Сахар на дне - страница 2



    Бестолковая… В памяти током бьёт обидное прозвище, которое мне дал Алексей. Бестолочь. Она самая.

    Ведь и правда нужно позвонить Виктору.

    Я набираю номер отчима, сжимая холодными руками телефон. Он отвечает после третьего звонка.

- Привет, малявка. Неужели вспомнила обо мне? – слышу улыбку в его голосе.

- Дядь Вить… - голос не слушается.

- Так, – отчим настораживается. – Не предложили договор, что ли?

- Предложили…

- Тогда в чём дело? – шуточные нотки полностью исчезают из голоса отчима.

- Тут Лёша, – наконец набираюсь смелости произнести имя Шевцова вслух. – В госпитале. Он ранен.

    В ответ устанавливается оглушающая тишина. Я только что сказала отцу, что его единственный сын ранен во время выполнения миротворческой миссии.

- Подробнее, – слышу глухой голос враз постаревшего мужчины. – Яна, не молчи.

- Пока не знаю. У него контузия в голову, осколочное глаза. Сейчас без сознания, готовят к операции.

    Отчёт достойный врача, чего уж тут сказать. Ни эмоций, ни сочувствия. Спасительная корка льда на сердце.

- Выезжаю.

    Виктор отключается, а я на автомате засовываю телефон в карман. Мне нужен кофе. И погорячее.

    Минут через двадцать ко мне в ординаторскую приходит Лиза. Зоя Ивановна напоила меня кофе и ушла домой.

- Ты как? – подруга садится рядом на диван и отбирает пустую кружку, которую я до сих пор держу в руках.

- Что сказал Палыч?

- Сказал, что всё с твоим братом будет нормально. Жить будет

- А глаз?

- Тут пока неясно. Попытаются спасти, но ты же и сама понимаешь.

- Угу.

- Родителям звонила?

- Должны уже подъехать.

    Виктор с матерью приезжают в течение часа. Мама насторожено смотрит на меня, а у отчима заострились морщины на лице. Операция в процессе, и мы ждём в коридоре. Чувствую себя каменным изваянием. Ни эмоций, ни реакции. Я испугалась того шквала ощущений, когда увидела Алексея, и просто заперла их на амбарный замок. Но я же психиатр, и сама понимаю, что они скоро начнут просачиваться, а потом снесут к чертям хлипкие двери моего самообладания.

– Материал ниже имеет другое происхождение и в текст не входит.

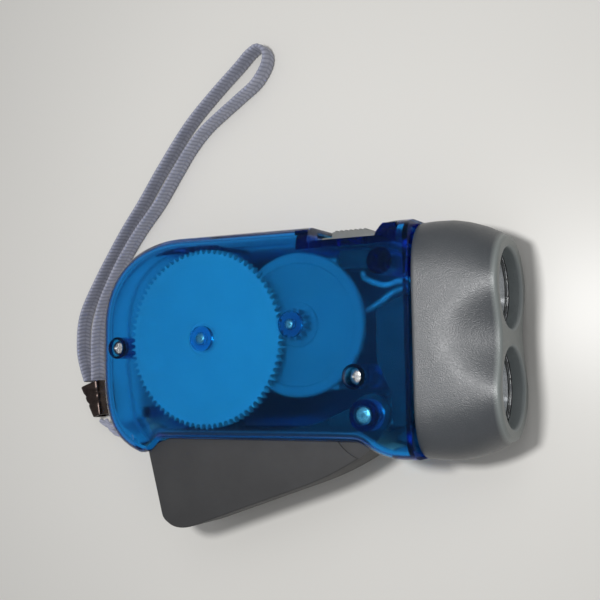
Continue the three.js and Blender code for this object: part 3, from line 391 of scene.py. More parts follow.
def _blend(level: list[Vector], t: list[float], depth: int, at: float) -> list[Vector]:
    """One stage of the centripetal spline's pyramid."""
    spans = {1: [(0, 1), (1, 2), (2, 3)], 2: [(0, 2), (1, 3)], 3: [(1, 2)]}[depth]
    return [
        level[j] * ((t[hi] - at) / (t[hi] - t[lo])) + level[j + 1] * ((at - t[lo]) / (t[hi] - t[lo]))
        for j, (lo, hi) in enumerate(spans)
    ]


def even_steps(points: Sequence[Vector], spacing: float) -> list[Vector]:
    """Walks a line in steps of one length.

    Args:
        points: The line.
        spacing: The wanted step.

    Returns:
        Points along it, both ends included.
    """
    reach = [0.0]
    for a, b in zip(points, points[1:]):
        reach.append(reach[-1] + (b - a).length)
    count = max(2, round(reach[-1] / spacing))
    made, i = [], 0
    for k in range(count + 1):
        want = reach[-1] * k / count
        while i < len(points) - 2 and reach[i + 1] < want:
            i += 1
        share = (want - reach[i]) / max(reach[i + 1] - reach[i], 1e-9)
        made.append(points[i].lerp(points[i + 1], min(max(share, 0), 1)))
    return made


# Finishes


def tone(red: int, green: int, blue: int) -> Colour:
    """A colour as it looks on a screen, from 0 to 255, made linear.

    Args:
        red: Its red.
        green: Its green.
        blue: Its blue.

    Returns:
        The linear colour.
    """
    return tuple(
        c / 12.92 if c <= 0.04045 else ((c + 0.055) / 1.055) ** 2.4
        for c in (red / 255, green / 255, blue / 255)
    )


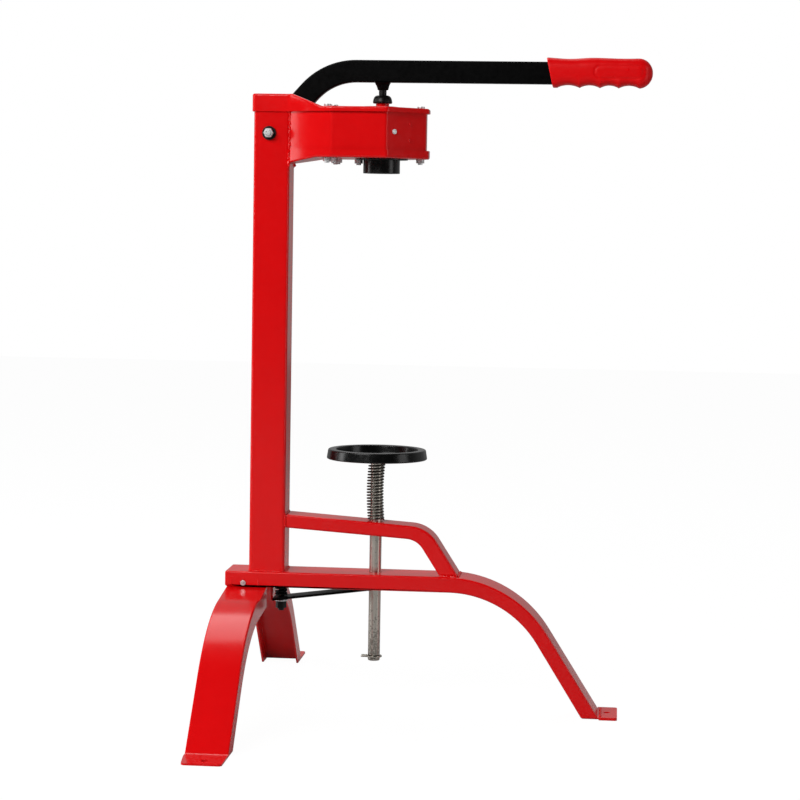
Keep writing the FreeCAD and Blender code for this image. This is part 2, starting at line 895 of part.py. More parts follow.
def make_tray():
    plan = tray_plan()
    low = s.floor_bottom - 2 * s.tray_drop
    shell = common("tray_outer", prism("tray_plan_outer", "XY", plan, low, tray_rim_top),
                   over_tray("tray_side_outer", 0))
    hollow = common("tray_inner", prism("tray_plan_inner", "XY", inset(plan, s.cover_sheet),
                                        low, tray_rim_top),
                    over_tray("tray_side_inner", s.floor_sheet))
    hole = rod("tray_neck_hole", s.neck_hole_radius, s.floor_bottom - 1, head_floor + 1)
    below, above = s.floor_bottom - s.tray_drop / 2, head_floor + s.floor_sheet
    back_half = s.column_side / 2 + s.lip - s.cover_sheet
    back = block("tray_back", (column_front - 1, column_front + 2 * s.cover_sheet), (-back_half, back_half),
                 (head_floor, tray_rim_top + 1))
    tools = [hollow, hole, back] + bolt_holes("tray_bolt_hole", below, above)
    for centre in guide_bolt_centres():
        tools.append(rod("guide_bolt_hole", s.bolt_radius + s.seated, below, above, centre))
    piece(cut("tray_holed", shell, tools), "head_tray")


# Parts that lie along the slanted front walls

def wall_outer():
    """The slanted wall's outer face, measured square to it from the plunger's axis."""
    return (s.head_half + s.shoulder_reach) * HALF_ROOT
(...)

    Операция идёт больше четырёх часов, и когда усталый Палыч выходит к нам, я даже сдвинуться не могу. Они с Виктором отходят в сторону и тихо разговаривают. Вижу облегчение на лице отчима.

- Яна, – мама трогает меня за руку. – Мы отвезём тебя домой.

- У меня сегодня ночное дежурство, – зачем-то вру. Не хочу уезжать из больницы.

- Уверена, заведующая тебя отпустит.

- Мам, – я раздражаюсь, – сегодня мой первый день, я не стану отпрашиваться.

    Среди других чувств появление Шевцова всколыхнуло и старую обиду на мать. Я не знаю, что тогда между ними произошло, но именно после разговора с ней он вдруг принял неожиданное решение уехать. Не знаю, как она на него повлияла, из-за меня ли или по каким-то другим соображениям, но я не сразу смогла простить её. Вряд ли бы у нас с Шевцовым что-то вышло после всего, но это было бы наше решение. И ничьё больше. Со временем обида растаяла, но сейчас всколыхнулась, как снежная пыль, поднятая ветром.

    Спустя какое-то время Виктор и мама уезжают. Их всё равно не впустят в интенсивную терапию ближайшие сутки. Меня Петрович отправляет спать под угрозой инъекции снотворного.

    Утром, ближе к пяти утра я просыпаюсь от прикосновения к плечу. Медсестра из хирургии тихонько трясёт меня.

- Яна Николаевна, Степан Петрович позволил вам побыть с братом.

    Я резко сажусь на диване, пытаясь разогнать морок сна.